In One Ohio County, Police Go Door-To-Door For Drug Interventions
Officer Ron Meyers drives down a dirt road in rural Ross County. As he passes each home, he slows down and squints, searching for an address. Out here the house numbers are written on the front of homes in marker, or in faded numbers clinging to old mailboxes. There’s no GPS.
Meyers isn’t in pursuit of a criminal, and he’s not responding to a call for 911. He’s looking for the home where someone overdosed last week.
Every Wednesday morning, members of the Post Overdose Response Team, or PORT, meet at the Ross County Sheriff's department. There’s a police officer, a deputy, a nurse from the Ross County Health District, and an addiction services counselor from a local treatment center.
Together, they look into overdoses reported during the previous week and then set out to follow-up with each person.
The objective: getting people into addiction treatment.
After a string of fatal overdoses last year, leaders in this Southern Ohio county had had enough. A group of stakeholders met and decided to develop a program that essentially brings a drug intervention to the doorstep of a struggling addict.
With few resources and a small budget, Ross County is trying a proactive approach that appears to be working.
Since the start of 2017, PORT has knocked on the doors of nearly 250 homes, and gotten more than 30 people into treatment.
Deputy Dave Weber has been with PORT since it began. He says before PORT, they had to follow up with dozens of overdoses in a single day.

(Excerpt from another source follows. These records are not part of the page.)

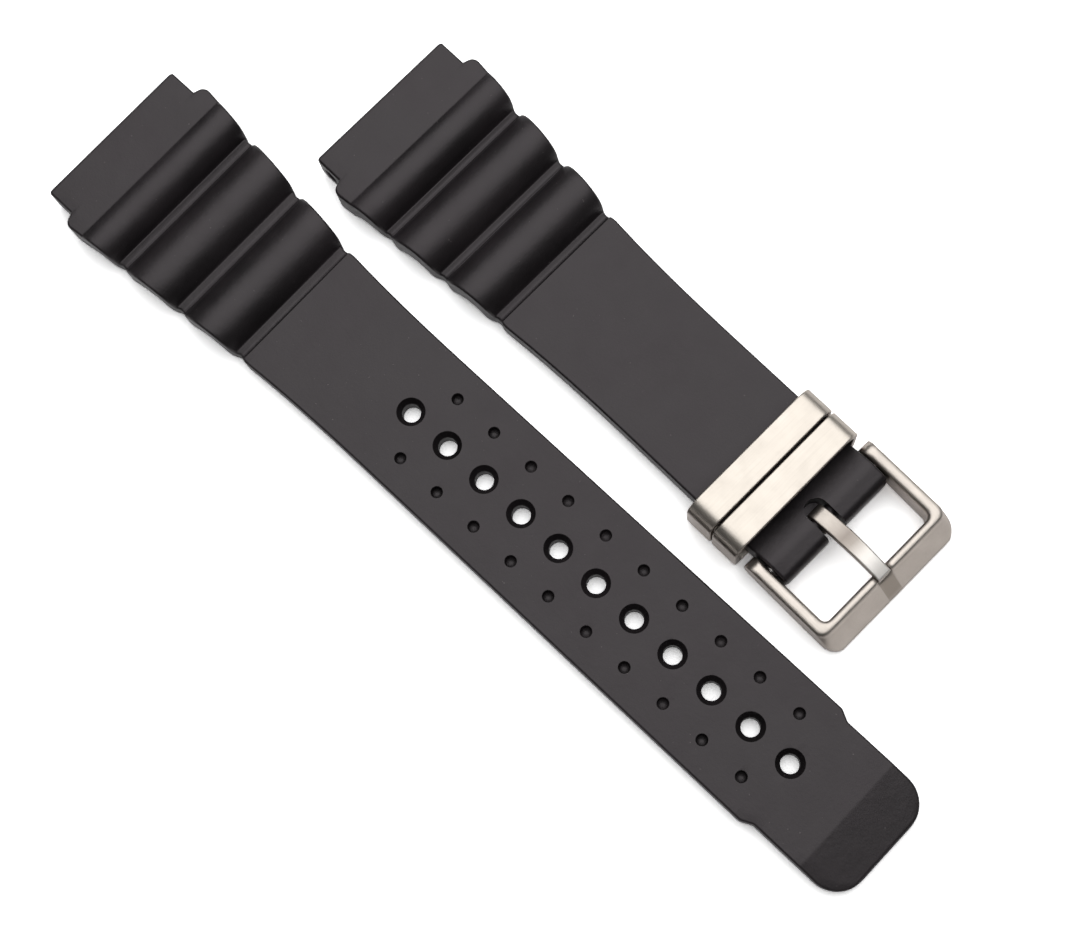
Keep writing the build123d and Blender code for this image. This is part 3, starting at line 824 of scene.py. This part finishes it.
def make_camera():
    """Camera at the photograph's viewing angle."""
    eye = Vector(EYE) * MM
    back = (eye - Vector(AIM) * MM).normalized()
    right = Vector(UP_HINT).cross(back).normalized()
    up = back.cross(right)
    data = bpy.data.cameras.new("camera")
    data.sensor_width = SENSOR_WIDTH
    data.lens = LENS
    data.clip_start = 0.01
    camera = bpy.data.objects.new("camera", data)
    camera.matrix_world = Matrix.Translation(eye) @ Matrix((right, up, back)).transposed().to_4x4()
    bpy.context.scene.collection.objects.link(camera)
    bpy.context.scene.camera = camera


# Axes of the two halves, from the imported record
record = frame["record"]
mounts = {mount["name"]: Vector(mount["pos_m"]) for mount in record["mounts"]}
axes = {joint["name"]: Vector(joint["axis"]) for joint in record["behaviour"]["joints"]}
short_along = axes["front_keeper_slide"].normalized()
short_across = axes["plunger_left_push"].normalized()
SHORT_TURN = math.atan2(short_along.y, short_along.x)
long_matrix = half_frame(mounts["long_lug_bore"], X, Y)
short_matrix = half_frame(mounts["short_lug_bore"], short_along, short_across)

rubber = rubber_material()
keeper_steel = steel_material(
    "keeper_steel",
    cells=BRUSHED_ACROSS,
    light=(0.61, 0.56, 0.50),
    dark=(0.55, 0.505, 0.45),
    roughness=0.36,
    edge=KEEPER_EDGE,
)
buckle_tones = {"light": (0.58, 0.53, 0.48), "dark": (0.51, 0.465, 0.42)}
buckle_steel = steel_material(
    "buckle_steel",
    cells=BRUSHED_ALONG,
    roughness=0.34,
    edge=FRAME_EDGE,
    # Painted shadow in the notch under the tang's tip
    painted_light=notch_painted_shadow,
    **buckle_tones,
)
tang_steel = steel_material(
    "tang_steel",
    cells=BRUSHED_ALONG,
    roughness=0.42,
    edge=TANG_EDGE,
    # Painted shade and a painted highlight along the tang
    painted_light=tang_painted_light,
    **buckle_tones,
)
bar_steel = steel_material(
    "bar_steel",
    cells=DRAWN_ACROSS,
    light=(0.56, 0.55, 0.54),
    dark=(0.48, 0.47, 0.46),
    roughness=0.25,
    edge=BAR_EDGE,
)

moulding("long_strap_rubber", "long_strap", long_half(), long_cutters(), long_matrix, rubber)
moulding("short_strap_rubber", "short_strap", short_half(), short_cutters(), short_matrix, rubber)

for node in ("keeper_front", "keeper_rear"):
    dress_node(node, keeper_steel)
dress_node("buckle_frame", buckle_steel)
dress_node("buckle_tang", tang_steel)
for node in ("bar_barrel", "bar_spring", "bar_plunger_left", "bar_plunger_right"):
    dress_node(node, bar_steel)

make_floor()
make_world()
add_softbox("key", (-0.20, 0.28, 0.9), distance=0.7, size=1.05, power=6.3)
make_camera()
bpy.context.scene.view_settings.view_transform = "Standard"
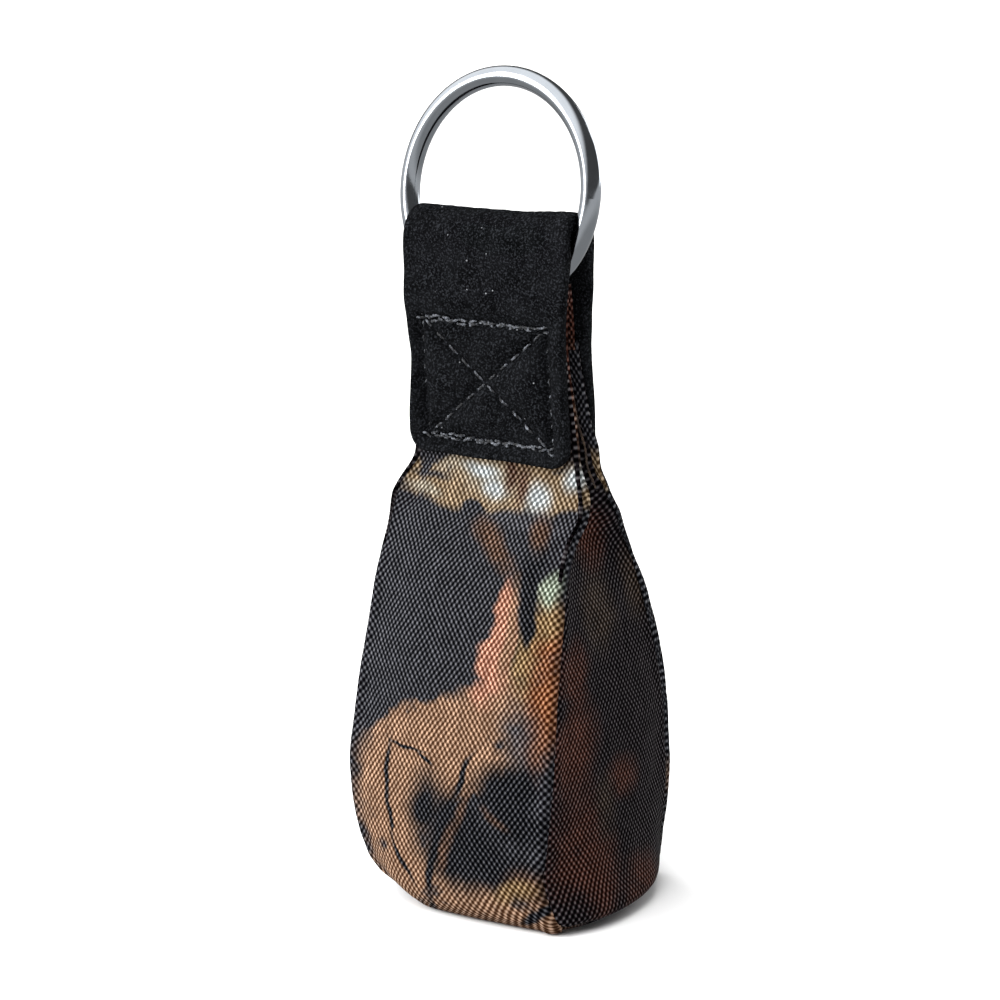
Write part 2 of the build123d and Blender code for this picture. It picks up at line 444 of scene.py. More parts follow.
def make_closing_rows(name, low, high, depth):
    """Row of stitches across a flat neck, front and back."""
    paths = []
    z = (low[2] + high[2]) / 2
    shift = middle(np.array([z]))[0]
    for side in (-1, 1):
        for x in np.arange(low[0] + 1.4, high[0] - 1.0, 2.8):
            reach = np.linspace(-1.2, 1.2, 9)
            rise = 0.25 * (1 - (reach / 1.2) ** 4)
            row = np.stack([shift[0] + x + reach, shift[1] + side * (depth + rise), z + 0 * reach], axis=-1)
            paths.append(row)
    return thread_object(name, paths, thickness=0.5)


# ---------------------------------------------------------------- the suede tab
def stitch_distance(x, z):
    """Distance from a flap's point to the nearest line of stitching."""
    corners = [
        (STITCH_LEFT, STITCH_LOW),
        (STITCH_RIGHT, STITCH_LOW),
        (STITCH_RIGHT, STITCH_HIGH),
        (STITCH_LEFT, STITCH_HIGH),
    ]
    pairs = [(0, 1), (1, 2), (2, 3), (3, 0), (0, 2), (1, 3)]
    nearest = np.full(np.shape(x), 1e9)
    for a, b in pairs:
        ax, az = corners[a]
        bx, bz = corners[b]
        wide, high = bx - ax, bz - az
        along = np.clip(((x - ax) * wide + (z - az) * high) / (wide**2 + high**2), 0, 1)
        nearest = np.minimum(nearest, np.hypot(x - ax - along * wide, z - az - along * high))
    return nearest


def tab_middle(x, s):
    """Point in the middle of the leather and its outward normal, at x across and s along the strip,
    from the front flap's lower edge over the fold to the back flap's."""
    x, s = np.broadcast_arrays(np.asarray(x, float), np.asarray(s, float))
    angle = np.clip((s - FLAP) / FOLD_RADIUS, 0, math.pi)
    over = s > FLAP + math.pi * FOLD_RADIUS / 2
    z = np.where(s < FLAP, TAB_LOW[2] + s, FOLD_Z + FOLD_RADIUS * np.sin(angle))
    z = np.where(s > FLAP + math.pi * FOLD_RADIUS, TAB_LOW[2] + TAB_LENGTH - s, z)
    normal = np.stack([0 * x, -np.cos(angle), np.sin(angle)], axis=-1)
    sewn = step(STITCH_HIGH + 6, STITCH_HIGH - 1, z)
    y = -FOLD_RADIUS * np.cos(angle) * (1 - 0.2 * sewn)
    side = np.where(over, 1.0, -1.0)
    splay = 0.5 * np.abs(x / 18.0) ** 5 * sewn + 0.5 * step(STITCH_LOW, TAB_LOW[2], z)
    y = y + side * splay
    shift = middle(z)
    sway = 0.25 * noise_at(np.stack([0 * x + side * 9, 0 * x, z], axis=-1), 9.0, 2.2)
    lift = 0.7 * step(2.0, 18.0, x) * step(118.0, 134.0, z)
    return np.stack([x + shift[..., 0] + sway, y + shift[..., 1], z + lift], axis=-1), normal


def tab_puff(x, z):
    """How far a flap's outer face stands off the plain leather: dents along the stitching, with soft
    cells between."""
    away = stitch_distance(x, z)
    inside = step(STITCH_HIGH + 3, STITCH_HIGH - 1, z)
    cells = 0.5 * step(0.8, 5.0, away) * inside
    column = np.minimum(np.abs(x - STITCH_LEFT), np.abs(x - STITCH_RIGHT))
    uneven = 1 + noise_at(np.stack([x, 0 * x, z], axis=-1), 1.6, 2.0)
    dent = 0.8 + 0.35 * np.exp(-((column / 1.5) ** 2)) * uneven
    return cells - dent * np.exp(-((away / 0.85) ** 2)) - 0.4 * np.exp(-((away / 2.2) ** 2))


def make_tab():
    ends = np.array([0, 0.12, 0.3, 0.55, 0.9, 1.3, 1.8, 2.4, 3.0, 3.7])
    s = np.concatenate([ends, np.linspace(4.3, TAB_LENGTH - 4.3, 300), TAB_LENGTH - ends[::-1]])
    margin = np.array([0, 0.006, 0.016, 0.03, 0.05])
    t = np.concatenate([-1 + margin, np.linspace(-0.93, 0.93, 118), 1 - margin[::-1]])
    from_end = np.minimum(s, TAB_LENGTH - s)
    half = TAB_WIDTH / 2 + 0.5 - rounding(from_end, FLAP_CORNER)
    waver = 0.22 * noise_at(np.stack([0 * s, 0 * s, s], axis=-1), 5.5, 4.0)
    x = t[None, :] * (half + waver)[:, None]
    drawn_in = 0.2 * step(4, 14, from_end) + 1.1 * bump(from_end, 19, 9)
    x = x + step(0, -1, t)[None, :] * drawn_in[:, None]
    x = x + step(0, 1, t)[None, :] * (1.0 * bump(s, FLAP - 3, 8))[:, None]
    along = np.repeat(s[:, None], len(t), axis=1)
    ragged = 0.25 * noise_at(np.stack([x, 0 * x, 0 * x + 3], axis=-1), 6.0, 8.0)
    along = along + ragged * (bump(along, 0, 3.0) + bump(along, TAB_LENGTH, 3.0))
    centre, normal = tab_middle(x, along)
    z = centre[..., 2]
    edge = np.minimum((1 - np.abs(t))[None, :] * half[:, None], from_end[:, None])
    round_off = np.sqrt(np.maximum(1 - np.clip(1 - edge / 0.7, 0, 1) ** 2, 0))
    thick = LEATHER / 2 * (0.5 + 0.5 * round_off)
    nap = 0.1 * noise_at(centre, 1.4, 6.0) + 0.16 * noise_at(centre, 4.5, 1.0)
    face = centre + normal * (thick + (tab_puff(x, z) + nap) * step(0.0, 0.8, edge))[..., None]
    back = centre - normal * thick[..., None]
    cloth = np.stack([x, along], axis=-1)
    return sheet_object("tab", face[:, ::-1], back[:, ::-1], cloth[:, ::-1])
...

Since then, the number of overdoses seems to be falling.
“Last week we had one [overdose],” Weber says. “The week before, we had three maybe, and this week we’ve actually got just two.”
Knocking On Doors
Whether it will last remains to be seen, but it’s good news for a county that just last year reported one of the highest fatal overdose rates in Ohio.
Back out on the dirt road, Meyers says PORT offers law enforcement a less-traditional role. Rather than make arrests, his job is to understand addiction and offer people a potential solution.
“You have to solve the problem,” Meyers says. “Why are people doing this, what can we do to get them off of it?”
If a person lacks transportation, an officer will drive them to treatment. If beds are full in the surrounding area, as can often be the case, an officer will drive them to a facility across state lines.
Meyers turns left at a Winnebago camper. Tucked behind it is the address he’s looking for. The rest of the PORT team pulls up in a separate car. Together, the group of five walk up to the double-wide trailer and knock at the front door.
One of PORT’s biggest challenges is getting the person on the other side to open up - about 50 percent of all attempted visits don’t result in any interaction.
Jessica Lutz remembers when they showed up at her home. The deputy was not in his full uniform. In PORT, law enforcement wear a black polo and khakis to appear less intimidating.
Peering through the blinds, Lutz knew exactly who the officer was.
“I saw an officer and then I saw this woman and I thought, 'Oh crap what did I do now?'” Lutz says.
At the time, Lutz was 30 and had been struggling with opioid addiction for 12 years. She was living with her parents and had tried to get clean before. A few months earlier, Lutz was arrested for stealing her parents' car to buy heroin.
She detoxed at the local hospital before turning herself into jail. After she was released, she relapsed.
On that day at her parents' house, Lutz says the social worker said exactly what she needed to hear and she buckled. Lutz told the women she wanted to go to inpatient treatment and the process of finding her a bed started that very day.
“If I wouldn’t have answered that door or talked to them, I don’t even know if I’d be alive,” Lutz says.
On a warm October day, Lutz is home with her one-year-old son, Jace. He runs around the kitchen as she fills his bottle with grape juice. When she went away for nearly a year of inpatient treatment, Jace was still a newborn.
Now that she’s been back home for a few months, Jace has started to call Lutz "mom."
“He would say 'mom,' but he didn’t know who mom was,” Lutz says.
Lutz lives with her fiance, who is also a recovering addict, and is working on getting back custody of her two older daughters. While she looks for work, she stays home with Jace, cooks dinner and helps her daughters with homework.
“It might be a boring life to some people, but it’s stuff that I took for granted and I’m really grateful for these days," she says.
Lutz says PORT offers something most addicts are unable to do for themselves: access to resources.
“Most of us don’t want to wake up and do what we do each day, but we don’t know how not to," Lutz says.
She remembers trying in vein to get herself into treatment. She’d call around to rehab centers, leave voicemails, and never hear back. PORT has established relationships and knows how to navigate the web of treatment options to get people the help they need.
A Trail Runs Cold
Back at the double-wide trailer, a woman in a t-shirt and jeans answers the door. The PORT team stands with her on her front porch talking for about 20 minutes.
They learn she’s the friend of the person who overdosed and there are no clues as to where that person is now. They leave the woman with several pamphlets on treatment options and information about addiction.
Officer Ron Meyers says he knows she might just throw them away, but he hopes she’ll read it.
This story was produced by a partnership between Side Effects Public Media and WOSU News.